Just imagine if Downing Street showed such determination to achieve something positive such as sorting out the chronic state of child mental health services, fixing the social care crisis or salvaging the decrepit criminal justice system. Instead – while women must wait more than two years on average in the rare cases that see rapists end up in prison – Sunak has managed to free up 25 court rooms, find 150 judges and drum up 5,000 sitting days to deport some asylum seekers to Africa before the election. These can, disturbingly, include even victims of torture.

This underlines how the measure is wrong – morally, fiscally and politically. It sends out the message that Britain does not really care about democracy and human rights. As I have written before, there are stark similarities between former spy chiefs Kagame and Vladimir Putin, who both became president in the same year and exert control by crushing dissent, stealing elections and stifling freedom. Those Supreme Court judges even pointed out the UK itself criticised Rwanda over “extrajudicial killings, deaths in custody, enforced disappearances and torture”, and highlighted a 2018 incident when police opened fire and slaughtered protesting refugees.

Even during debate over this bill, a Rwandan-backed militia called M23 has been displacing huge numbers of people from their homes in next-door Democratic Republic of Congo.

So we are sending asylum seekers to a regime helping to create many more refugees. UN-backed reports confirm the group’s atrocities and ties to Kigali. One mother of six last year told Human Rights Watch about running into M23 rebels. “They wanted to rape us,” she said. “My mother said no, so they shot a bullet into her chest, and she died on the spot. Then four of them raped me. As they were raping me, one said, ‘We’ve come from Rwanda to destroy you.’”

Then there are the costs – about £1.8m for each deported asylum seeker, according to Whitehall’s auditor. Rwanda has received £240m already, with another £50m to be sent when the bill comes into force – all on top of £900m given to Kagame in aid since he took control of his nation of 13 million people.
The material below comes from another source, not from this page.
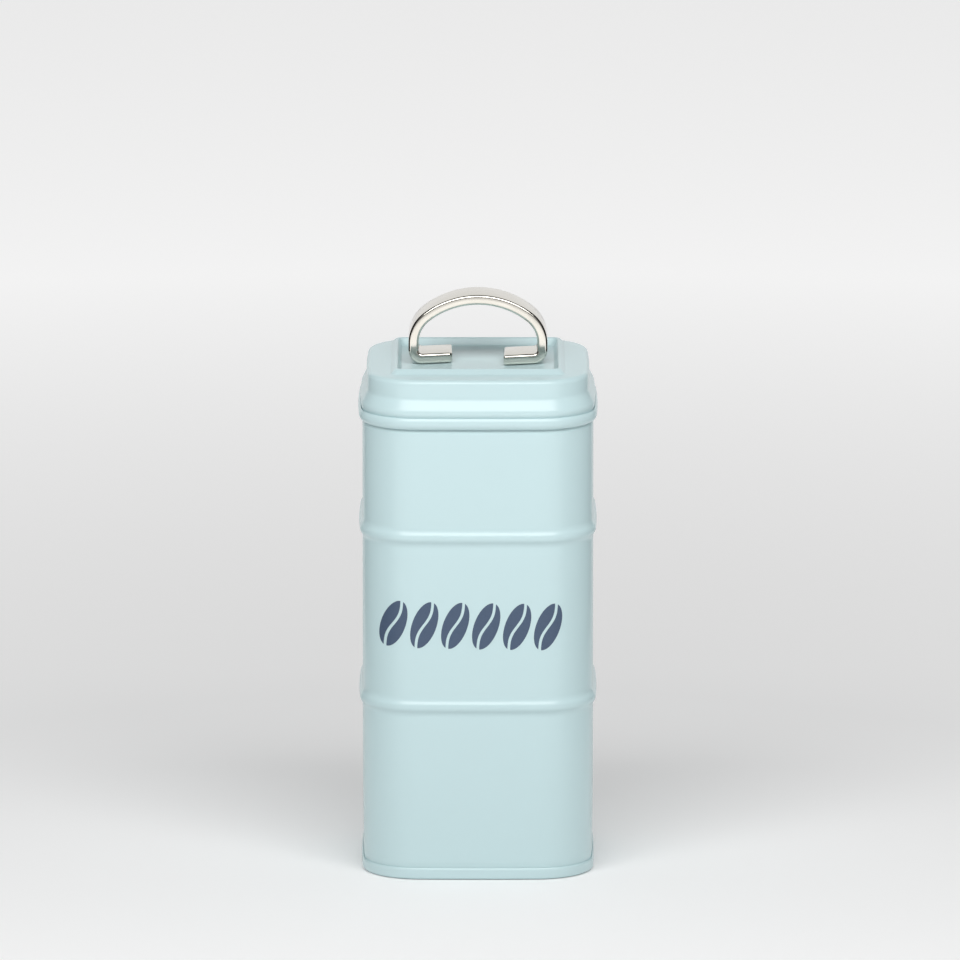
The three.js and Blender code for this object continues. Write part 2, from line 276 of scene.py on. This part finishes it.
dress(body_wall, body_enamel, "tin", "body_paint", "body_wall")

# ---------------------------------------------------------------------------------------
# Base. A pressed panel of the same tinplate, its edge rolled into a channel that grips the
# wall's foot and stands out as a narrow band. Enamelled with the body.
# ---------------------------------------------------------------------------------------
BASE_RISE = 3.2
PANEL_BEND = 1.25
PANEL_ROUNDING = 0.75
CHANNEL_BEND = 1.0
LIP_ROUNDING = 1.6
LIP_TURN = 42

band = TIN_HALF + BAND_PROUD
inner_leg = band - 2 * (SHEET + GAP) - SHEET
panel_top = BASE_RISE - SHEET / 2
section = [(inner_leg - PANEL_BEND, panel_top)]
section += arc(inner_leg - PANEL_ROUNDING, panel_top - PANEL_ROUNDING, PANEL_ROUNDING, 90, 0, 6)
section += arc(inner_leg + CHANNEL_BEND, CHANNEL_BEND, CHANNEL_BEND, 180, 270, 6)
section += arc(band - CHANNEL_BEND, CHANNEL_BEND, CHANNEL_BEND, 270, 360, 6)
section += arc(band - LIP_ROUNDING, BAND_HEIGHT - LIP_ROUNDING, LIP_ROUNDING, 0, LIP_TURN, 8)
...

As the Tory MP Andrew Mitchell told Parliament, it would be cheaper to put each asylum seeker in the Ritz Hotel and send all the under-18s to Eton than to pursue this “incredibly expensive” plan.

He proposed the “much more sensible” approach of recruiting sufficient civil servants to process claims faster – before performing the sort of humiliating U-turn that makes voters despair of Westminster, by defending the scheme after being made a minister.

This bill is designed to overcome concerns over human rights by blocking legal challenges. Sunak says he is prepared to tell ministers to ignore interim injunctions despite the risk of ratcheting up damage claims, while declining to rule out leaving the European Court of Human Rights. As former foreign secretary William Hague warned, ideas such as the removal of judicial constraints on executive power are highly damaging to Britain’s global reputation as a place with political stability and independent courts. Meanwhile. such crass pandering to the populist hard right, a desperate attempt to shore up the crumbling “Red Wall”, will send more moderate and younger voters hurtling towards rival parties.

Last year there were 67,337 asylum applications – yet Rwanda’s current capacity is 200 people. This was a “dead cat” stunt designed to distract from Boris Johnson’s Partygate problems – and Sunak has shown immense naivety in pursuing such an inhumane idea instead of ditching it.

Ministers claim it will be a deterrent, stopping the boats and people smugglers – yet when people are prepared to risk lives to reach our shores, this seems unlikely. This is a callous, costly and cruel gimmick by the Conservatives that underlines their mess made in government, exploiting refugees and promoting a bloodstained dictator in a desperate bid to save some of their own skins.